Thank you, Homer (and welcome to the forums ). I've put the standard language in the title even though it could also be the colloquial word, in the context at hand. 

(Interestingly, in my native Austrian German there exist also a standard variety with "st" while in dialect both "st" and "št" is possible: "Kastanie - Keschtn/Kestn" - even phonetically similar to the Macedonian words.)


----------



## Homer MakeDonski

aha why you Sokole had Germanized plenty of Macedonian words?
 
 there is one more..
 Srce -*Hertse-*Hertze - Herz 

Thanks for your welcomeness 
I hope we enjoy discussing

Regards


----------



## sokol

Well, in the case of "srce" the similarity is purely coincidental  (and also off-topic in this thread) - while with "костен" the root is definitely the same: either a Slavic loan to German, or vice versa  (which we could discuss in a separate thread in Etymology in more detail, if somebody is interested ;-).


----------



## phosphore

There is definitely something about [st] and [št] because we in Serbian say "кестен" while in Russian it is "каштан".
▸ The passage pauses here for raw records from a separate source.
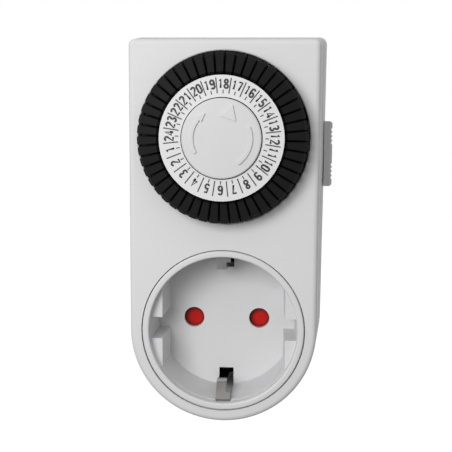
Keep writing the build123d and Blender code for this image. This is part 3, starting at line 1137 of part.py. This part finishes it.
with BuildPart() as override_slider:
    # cap that follows the drafted wall, with finger grooves towards both ends
    with BuildSketch(Plane.XY.offset(CAP_BOTTOM)):
        with BuildLine():
            Polyline(
                (wall_x(SLIDER_FRONT, CAP_TOP) + SIDE_GAP, depth(SLIDER_FRONT)),
                (SLIDER_OUTER_X, depth(SLIDER_FRONT)),
                (SLIDER_OUTER_X, depth(SLIDER_BACK)),
                (wall_x(SLIDER_BACK, CAP_TOP) + SIDE_GAP, depth(SLIDER_BACK)),
                close=True,
            )
        make_face()
    extrude(amount=SLIDER_LENGTH)
    fillet(override_slider.faces().sort_by(Axis.X)[-1].edges(), SLIDER_END_ROUND)
    groove_x = SLIDER_OUTER_X + SLIDER_GROOVE_R - SLIDER_GROOVE_DEPTH
    for number in range(SLIDER_GROOVE_COUNT):
        inset = SLIDER_GROOVE_INSET + number * SLIDER_GROOVE_PITCH
        for groove_z in (CAP_BOTTOM + inset, CAP_TOP - inset):
            slug(SLIDER_GROOVE_R, SLIDER_FRONT, SLIDER_BACK, (groove_x, groove_z), Mode.SUBTRACT)
    # neck through the wall, plate inside it
    block(INNER_PLATE_RIGHT - INNER_PLATE_T, wall_x(SLIDER_BACK, CAP_TOP), SLIDER_CENTRE_Z - NECK_LENGTH / 2,
          SLIDER_CENTRE_Z + NECK_LENGTH / 2, NECK_FRONT, NECK_FRONT + NECK_T)
    block(INNER_PLATE_RIGHT - INNER_PLATE_T, INNER_PLATE_RIGHT, CAP_BOTTOM, CAP_TOP,
          INNER_PLATE_FRONT, INNER_PLATE_BACK)
    # arm with the wedge that lifts the lever's tail
    with BuildSketch(Plane.YZ.offset(WEDGE_RIGHT - WEDGE_T)):
        with BuildLine():
            Polyline(
                (depth(wedge_depth(SLIDER_CENTRE_Z)), SLIDER_CENTRE_Z),
                (depth(wedge_depth(WEDGE_TOP)), WEDGE_TOP),
                (depth(WEDGE_BACK), WEDGE_TOP),
                (depth(WEDGE_BACK), SLIDER_CENTRE_Z),
                close=True,
            )
        make_face()
    extrude(amount=WEDGE_T)

# ---- Labels and files ----
pieces = {
    "front_housing": front_housing,
    "rear_housing": rear_housing,
    "housing_screws": housing_screws,
    "socket_insert": socket_insert,
    "shutter": shutter,
    "shutter_cover": shutter_cover,
    "shutter_spring": shutter_spring,
    "socket_earth_bow": socket_earth_bow,
    "plug_earth_bow": plug_earth_bow,
    "live_pin": live_pin,
    "neutral_pin": neutral_pin,
    "live_contact": live_contact,
    "neutral_contact": neutral_contact,
    "live_feed_strip": live_feed_strip,
    "switched_strip": switched_strip,
    "mechanism_front_plate": mechanism_front_plate,
    "mechanism_rear_plate": mechanism_rear_plate,
    "gear_arbors": gear_arbors,
    "wheel_1": wheel_1,
    "wheel_2": wheel_2,
    "wheel_3": wheel_3,
    "wheel_4": wheel_4,
    "clutch_wheel": clutch_wheel,
    "clutch_pinion": clutch_pinion,
    "motor_claw_plate": motor_claw_plate,
    "motor_cup": motor_cup,
    "motor_coil": motor_coil,
    "rotor": rotor,
    "dial_carrier": dial_carrier,
    "number_ring": number_ring,
    "pointer_cap": pointer_cap,
    "follower_lever": follower_lever,
    "microswitch_case": microswitch_case,
    "microswitch_button": microswitch_button,
    "snap_blade": snap_blade,
    "override_slider": override_slider,
    **tappets,
}
for name, piece in pieces.items():
    piece.part.label = name
    export_step(piece.part, f"parts/{name}.step")
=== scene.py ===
"""Looks of a plug-in timer switch: moulded plastics, printed dial, plated contacts, light and camera."""
import json
from math import cos, pi, radians, sin

import bpy
from mathutils import Matrix, Vector


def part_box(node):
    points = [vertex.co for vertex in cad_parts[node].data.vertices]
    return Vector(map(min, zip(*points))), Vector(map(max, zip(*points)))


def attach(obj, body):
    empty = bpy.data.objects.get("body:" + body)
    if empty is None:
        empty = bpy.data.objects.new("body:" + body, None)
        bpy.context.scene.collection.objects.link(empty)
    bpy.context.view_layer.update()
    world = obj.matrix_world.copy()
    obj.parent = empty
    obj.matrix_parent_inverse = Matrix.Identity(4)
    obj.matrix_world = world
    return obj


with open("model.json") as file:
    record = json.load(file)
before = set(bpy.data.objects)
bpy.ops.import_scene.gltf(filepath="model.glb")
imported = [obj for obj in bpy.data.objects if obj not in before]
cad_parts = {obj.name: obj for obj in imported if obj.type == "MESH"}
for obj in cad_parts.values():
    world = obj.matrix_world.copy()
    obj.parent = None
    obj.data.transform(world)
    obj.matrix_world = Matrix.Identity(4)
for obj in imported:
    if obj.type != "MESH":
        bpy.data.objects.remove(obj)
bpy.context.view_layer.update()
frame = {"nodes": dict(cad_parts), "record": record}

MM = 0.001

# ---- Places read from the frame ----
nodes = frame["nodes"]
ring_low, ring_high = (Vector(corner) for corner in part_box("number_ring"))
DIAL_CENTRE = (ring_low + ring_high) / 2
RING_FRONT_Y = ring_low.y
HOUSING_LOW = Vector(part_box("front_housing")[0])
SHUTTER_FRONT_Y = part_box("shutter")[0][1]

# ---- Grain, marks and sheen of the materials ----
FLOW_SIZE = 14 * MM
FLOW_SHEEN = (0.9, 1.15)
PLASTIC_IOR = 1.5
METAL_SHEEN = (0.7, 1.4)
METAL_MARK_STRENGTH = 0.6
METAL_MARK_DEPTH = 0.01 * MM
INK_PATCH = 0.4 * MM
INK_THIN = 1.6
INK_ROUGHNESS = 0.5

# ---- Shades: where each lies, how far it is full and where it ends ----
PARTING_DEPTH = 12 * MM
PARTING_SHADE_FULL = 0.25 * MM
PARTING_SHADE_END = 0.4 * MM
# painted shade on the earth contacts inside their slot
SLOT_SHADE_DEPTH = 20 * MM
SLOT_SHADE_FULL = 7.5 * MM
SLOT_SHADE_END = 11.8 * MM
PIN_X = 9.5 * MM
# painted shadow of each pin hole's edge on the shutter
HOLE_SHADOW_SHIFT = 0.35 * MM
HOLE_SHADOW_CLEAR_R = 1.5 * MM
HOLE_SHADOW_FULL_R = 3.0 * MM

# ---- Sizes of what is printed on the dial ----
PRINT_TURN = radians(-1.4)
PRINT_OFFSET = Vector((0.1, 0, 0.28)) * MM
HOUR_STEP = radians(15)
TOP_HOUR = 18
PRINT_T = 0.03 * MM
PRINT_EDGE = 0.008 * MM
SEAM_REACH = 0.0001 * MM
DIGIT_HEIGHT = 2.65 * MM
DIGIT_PITCH = 1.5 * MM
DIGIT_HALF_WIDTH = 0.175
DIGIT_STROKE = 0.19
BOW_STEP_DEGREES = 18
DIGIT_MIDDLE_R = 13.64 * MM
HOUR_LINE_INNER_R = 11.3 * MM
HOUR_LINE_OUTER_R = 15.3 * MM
HOUR_LINE_WIDTH = 0.3 * MM
HALF_LINE_INNER_R = 11.2 * MM
HALF_LINE_OUTER_R = 12.15 * MM
HALF_LINE_WIDTH = 0.26 * MM

# ---- Camera, light and surroundings ----
FRAME_PX = 452
FOCAL_PX = 898.3
SENSOR = 36.0
CAMERA_PLACE = Vector((15.8, -286.5, 57.97)) * MM
CAMERA_YAW = radians(3.59)
CAMERA_PITCH = radians(6.86)
CAMERA_ROLL = radians(0.30)
AMBIENT = 0.485
KEY_PLACE = Vector((-0.11, -0.34, 0.12))
KEY_SIZE = 0.16
KEY_POWER = 0.75
FLOOR_DROP = 0.17
FLOOR_SIZE = 4.0
FLOOR_LIFT = 0.94
FLOOR_GREY = "#8A8A8A"


# ---- Small helpers ----
def linear(hex_colour):
    """sRGB hex colour as linear RGBA."""
    channels = [int(hex_colour[start:start + 2], 16) / 255 for start in (1, 3, 5)]
    return [c / 12.92 if c <= 0.04045 else ((c + 0.055) / 1.055) ** 2.4 for c in channels] + [1.0]


def add_node(tree, kind, links=None, **settings):
    """Add a node. Settings are its properties or its inputs' values; links feed its inputs."""
    node = tree.nodes.new(kind)
    for name, value in settings.items():
        if hasattr(node, name):
            setattr(node, name, value)
        else:
            node.inputs[name.replace("_", " ")].default_value = value
    for name, output in (links or {}).items():
        tree.links.new(output, node.inputs[name])
    return node


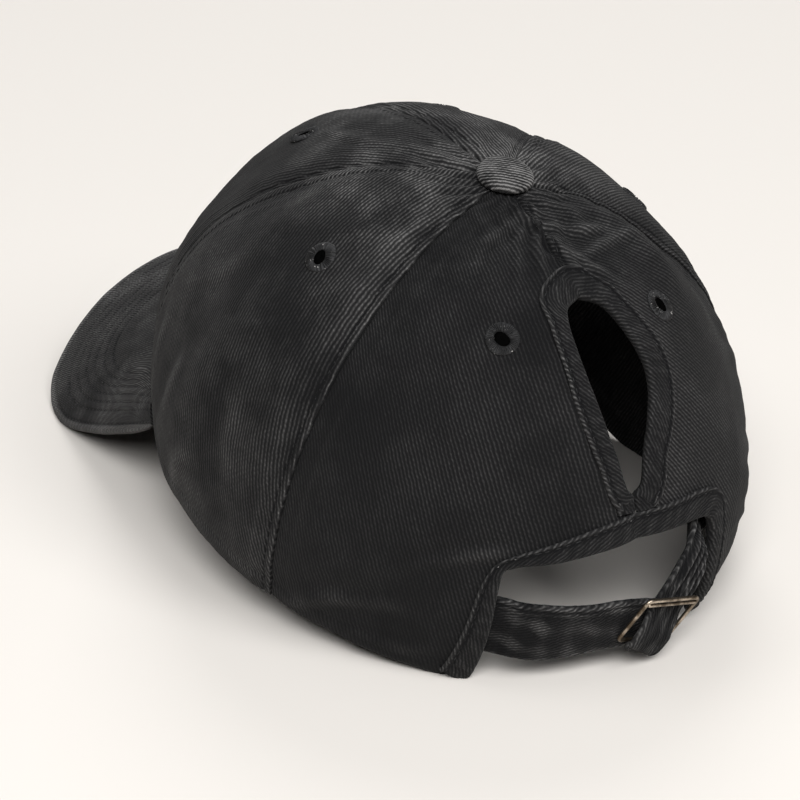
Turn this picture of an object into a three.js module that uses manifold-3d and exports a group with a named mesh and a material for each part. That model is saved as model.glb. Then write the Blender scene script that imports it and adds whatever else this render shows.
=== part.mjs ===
// Ponytail baseball cap: six cloth panels, a curved visor, a folded strip round the ponytail
// opening and round the arch, an adjusting strap and a wire buckle.
// Millimetres. In the cap's own frame the rim lies near z = 0, +Z points to the button, the
// visor points to -Y and the wearer's left is +X. A place on the crown is an angle round the
// cap, 0 at the front and positive to the wearer's left, and a share of the climb from the
// rim (0) to the top (1). One group turns the cap to the pose in which it rests on a table.
import * as THREE from "three";
import Module from "manifold-3d";

const wasm = await Module();
wasm.setup();

const degree = Math.PI / 180;

// Crown
const rimHalfLength = 99;
const rimHalfWidth = 80.2;
const crownHeight = 110.2;
const apexSetback = 5.7; // the top lies this far behind the rim's centre
const topHoleLength = 2.6; // length of each panel left off at the top, under the button
const clothThickness = 1.2;
const seamGap = 0.3;
const seamDepth = 1.1;
const seamHalfWidth = 6;
const seamFade = 0.1; // share of the climb over which the valleys run out below the button
const foldDepth = 2.4;
const rimRiseBack = 3.4;
const rimDropFront = 1.1;
const rimRiseVisor = 8; // the visor's arch lifts the front of the rim

// Clearances
const clearance = 0.3; // between two pieces that touch
const stripClearance = 0.45; // between the cloth and the strip folded round its edge

// Ponytail opening, measured along the cloth up the centre of the back
const openingStart = 60.8;
const openingLength = 58.6;
const openingHalfWidth = 11;
const openingStripWidth = 8.6;

// Arch over the strap
const archHeight = 48.5;
const archHalfWidth = 38;
const archStripWidth = 9;

const stripThickness = 0.7; // one layer of a folded strip
const innerLip = 0.75; // width of a strip's inner lip as a share of its outer one

// Visor
const visorHalfWidth = 70.7;
const visorReach = 53; // ahead of the rim
const visorSetback = 38.7; // its rear corners lie this far behind the front of the rim
const visorThickness = 3.2;
const visorCrest = 16.5;
const visorDroop = 56; // from the middle to the side
const visorSlope = 0.614; // fall towards the tip, per millimetre of reach
const visorCamber = 1.6;
const visorHalfAngle = 69.8 * visorHalfWidth / rimHalfWidth; // of the rim that it is sewn to
const visorCorner = { side: 0.7, ahead: 0.483 }; // powers that round its front corners
const visorTail = 0.51; // share of its length over which its edge runs up to its seam's end
const visorTailEnd = 0.92; // how near the edge comes to it
const visorSeamShare = 0.012; // share of the climb at which it is sewn on

// Button and eyelets
const buttonDiameter = 16.6;
const buttonHeight = 4.8;
const eyeletDiameter = 11.6;
const eyeletHole = 3.6;
const eyeletThickness = 0.9;

// Strap, tab and buckle
const strapWidth = 20;
const strapThickness = 2.4;
const tabThickness = 2.2;
const tabWidth = 16;
const tabLength = 50; // of its route down the back
const tabRipple = 0.7;
const wireDiameter = 1.25;
const buckleWidth = 21;
const buckleHeight = 16.5;
const buckleCorner = 1.6;
const buckleTilt = 16; // its top bar falls to the wearer's right
const buckleSwing = 14; // its top bar stands off the strap, over the tab

// Rest pose
const leanAngle = -2.3; // to the wearer's right
const restPress = 0.35; // cloth squashed flat where it rests

// Seams as angles from the front; each panel ends on two of them
const seamAngles = { front: 0, side: 53, rear: 110.8, back: 180 };

// Powers of the dome's profile: a mean, and what the front adds and the back takes away
const domeShape = {
  taper: { mean: 0.828, front: -0.037 },
  climb: { mean: 1.151, front: -0.059 },
  belly: { mean: 0.146, front: 0.013 },
};
const cornerFullness = 0.0075;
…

> Школьный этимологический словарь русского языка
> 
> *КАШТАН*. Заимств. в XVII в. из польск. яз., где _kasztan_ восходит к лат. _castanea_ < греч. _kastanon_, переоформления арм. _kaskeni_ «каштановое дерево» (от _kask_ «каштан», возможно, того же корня, что и _каша_ «второе блюдо» < «крупа, очищенное зерно», см.). См. _шатен_.


----------